[Records with modeling code]

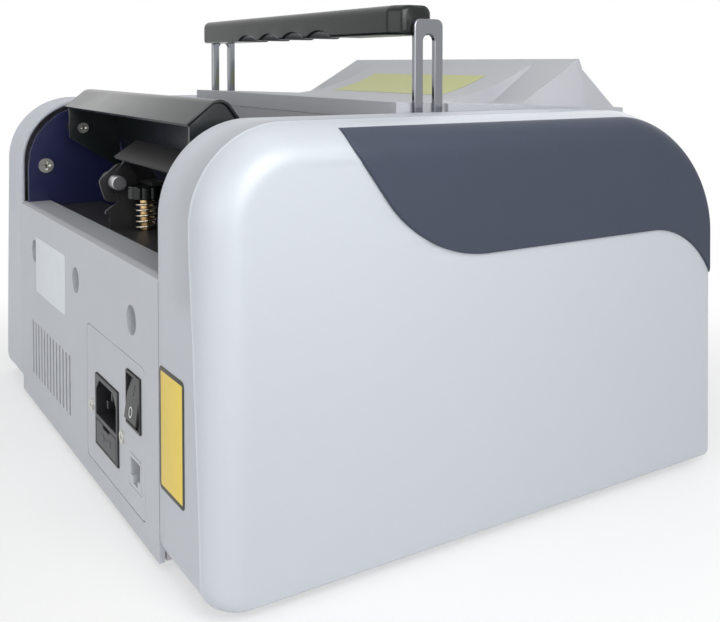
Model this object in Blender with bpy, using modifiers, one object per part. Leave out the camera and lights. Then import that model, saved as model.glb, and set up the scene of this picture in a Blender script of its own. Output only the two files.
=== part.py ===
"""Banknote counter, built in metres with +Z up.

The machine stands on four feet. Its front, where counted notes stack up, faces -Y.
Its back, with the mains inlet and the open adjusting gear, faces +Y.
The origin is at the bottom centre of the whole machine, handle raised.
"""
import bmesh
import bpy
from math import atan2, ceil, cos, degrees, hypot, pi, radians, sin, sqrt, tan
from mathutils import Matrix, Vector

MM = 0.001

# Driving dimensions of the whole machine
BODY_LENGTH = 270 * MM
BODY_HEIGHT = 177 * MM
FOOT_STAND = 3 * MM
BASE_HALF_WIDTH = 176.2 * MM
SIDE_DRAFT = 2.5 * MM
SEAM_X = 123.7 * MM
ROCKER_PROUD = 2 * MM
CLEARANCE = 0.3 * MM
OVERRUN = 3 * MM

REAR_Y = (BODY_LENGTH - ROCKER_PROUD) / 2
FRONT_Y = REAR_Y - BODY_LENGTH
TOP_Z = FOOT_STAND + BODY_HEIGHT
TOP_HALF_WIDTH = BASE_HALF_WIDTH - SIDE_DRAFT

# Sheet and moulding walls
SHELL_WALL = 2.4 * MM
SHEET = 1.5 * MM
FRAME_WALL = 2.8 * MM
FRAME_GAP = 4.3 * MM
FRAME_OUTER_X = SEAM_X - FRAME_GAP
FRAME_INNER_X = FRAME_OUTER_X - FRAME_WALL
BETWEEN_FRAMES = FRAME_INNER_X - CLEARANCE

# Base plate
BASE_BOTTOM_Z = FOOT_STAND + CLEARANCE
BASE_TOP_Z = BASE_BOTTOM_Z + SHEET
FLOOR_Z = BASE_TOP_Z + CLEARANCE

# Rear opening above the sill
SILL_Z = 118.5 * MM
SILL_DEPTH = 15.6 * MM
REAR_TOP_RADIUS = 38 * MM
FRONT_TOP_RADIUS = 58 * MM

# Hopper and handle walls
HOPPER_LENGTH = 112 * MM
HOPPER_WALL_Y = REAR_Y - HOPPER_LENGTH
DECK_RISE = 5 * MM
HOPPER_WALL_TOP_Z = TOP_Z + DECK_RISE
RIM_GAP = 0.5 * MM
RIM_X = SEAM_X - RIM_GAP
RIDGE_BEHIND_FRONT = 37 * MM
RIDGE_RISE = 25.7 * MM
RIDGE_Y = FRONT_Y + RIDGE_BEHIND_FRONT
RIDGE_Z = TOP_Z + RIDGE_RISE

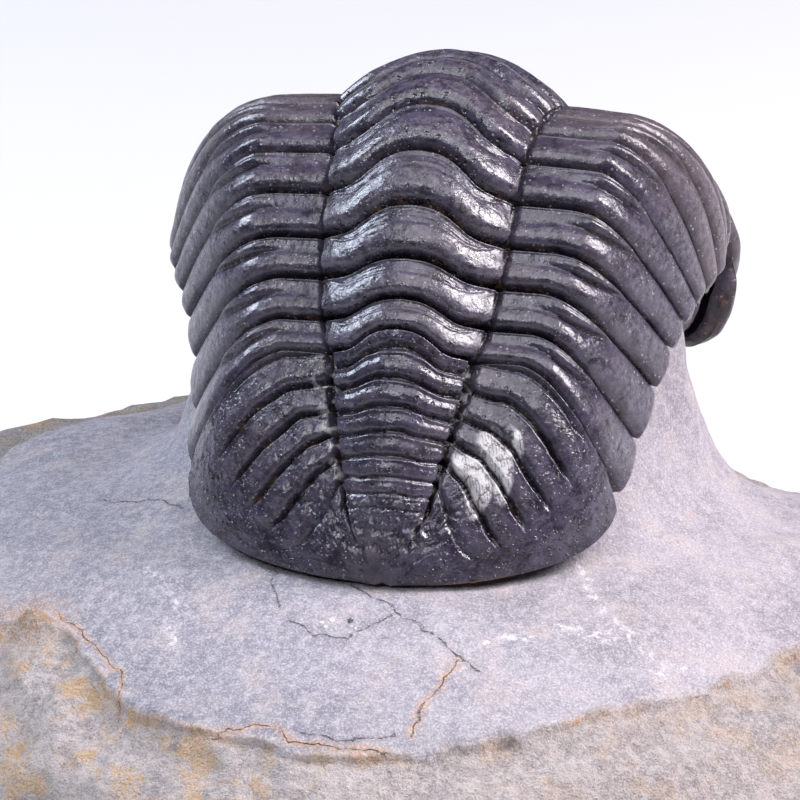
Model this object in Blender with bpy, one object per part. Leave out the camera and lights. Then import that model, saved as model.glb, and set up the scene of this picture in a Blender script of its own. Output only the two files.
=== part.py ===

Your objective: Copy all of the material word for word.

Problem solution:
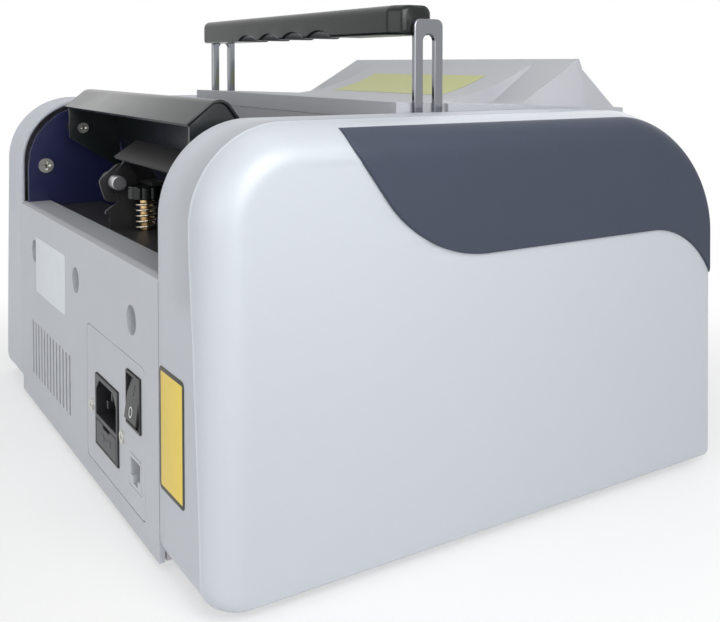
Model this object in Blender with bpy, using modifiers, one object per part. Leave out the camera and lights. Then import that model, saved as model.glb, and set up the scene of this picture in a Blender script of its own. Output only the two files.
=== part.py ===
"""Banknote counter, built in metres with +Z up.

The machine stands on four feet. Its front, where counted notes stack up, faces -Y.
Its back, with the mains inlet and the open adjusting gear, faces +Y.
The origin is at the bottom centre of the whole machine, handle raised.
"""
import bmesh
import bpy
from math import atan2, ceil, cos, degrees, hypot, pi, radians, sin, sqrt, tan
from mathutils import Matrix, Vector

MM = 0.001

# Driving dimensions of the whole machine
BODY_LENGTH = 270 * MM
BODY_HEIGHT = 177 * MM
FOOT_STAND = 3 * MM
BASE_HALF_WIDTH = 176.2 * MM
SIDE_DRAFT = 2.5 * MM
SEAM_X = 123.7 * MM
ROCKER_PROUD = 2 * MM
CLEARANCE = 0.3 * MM
OVERRUN = 3 * MM

REAR_Y = (BODY_LENGTH - ROCKER_PROUD) / 2
FRONT_Y = REAR_Y - BODY_LENGTH
TOP_Z = FOOT_STAND + BODY_HEIGHT
TOP_HALF_WIDTH = BASE_HALF_WIDTH - SIDE_DRAFT

# Sheet and moulding walls
SHELL_WALL = 2.4 * MM
SHEET = 1.5 * MM
FRAME_WALL = 2.8 * MM
FRAME_GAP = 4.3 * MM
FRAME_OUTER_X = SEAM_X - FRAME_GAP
FRAME_INNER_X = FRAME_OUTER_X - FRAME_WALL
BETWEEN_FRAMES = FRAME_INNER_X - CLEARANCE

# Base plate
BASE_BOTTOM_Z = FOOT_STAND + CLEARANCE
BASE_TOP_Z = BASE_BOTTOM_Z + SHEET
FLOOR_Z = BASE_TOP_Z + CLEARANCE

# Rear opening above the sill
SILL_Z = 118.5 * MM
SILL_DEPTH = 15.6 * MM
REAR_TOP_RADIUS = 38 * MM
FRONT_TOP_RADIUS = 58 * MM

# Hopper and handle walls
HOPPER_LENGTH = 112 * MM
HOPPER_WALL_Y = REAR_Y - HOPPER_LENGTH
DECK_RISE = 5 * MM
HOPPER_WALL_TOP_Z = TOP_Z + DECK_RISE
RIM_GAP = 0.5 * MM
RIM_X = SEAM_X - RIM_GAP
RIDGE_BEHIND_FRONT = 37 * MM
RIDGE_RISE = 25.7 * MM
RIDGE_Y = FRONT_Y + RIDGE_BEHIND_FRONT
RIDGE_Z = TOP_Z + RIDGE_RISE

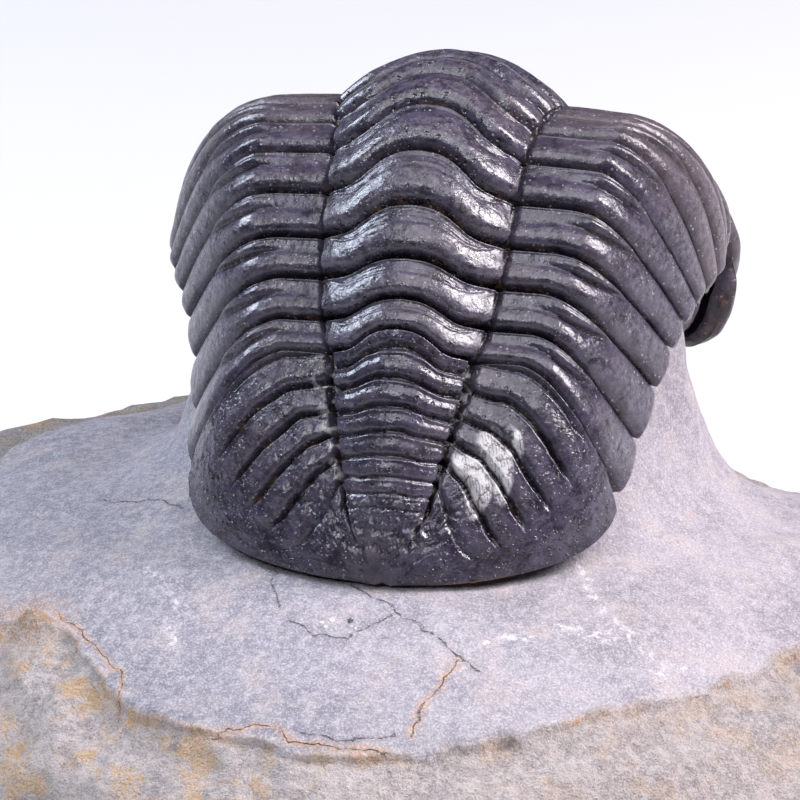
Model this object in Blender with bpy, one object per part. Leave out the camera and lights. Then import that model, saved as model.glb, and set up the scene of this picture in a Blender script of its own. Output only the two files.
=== part.py ===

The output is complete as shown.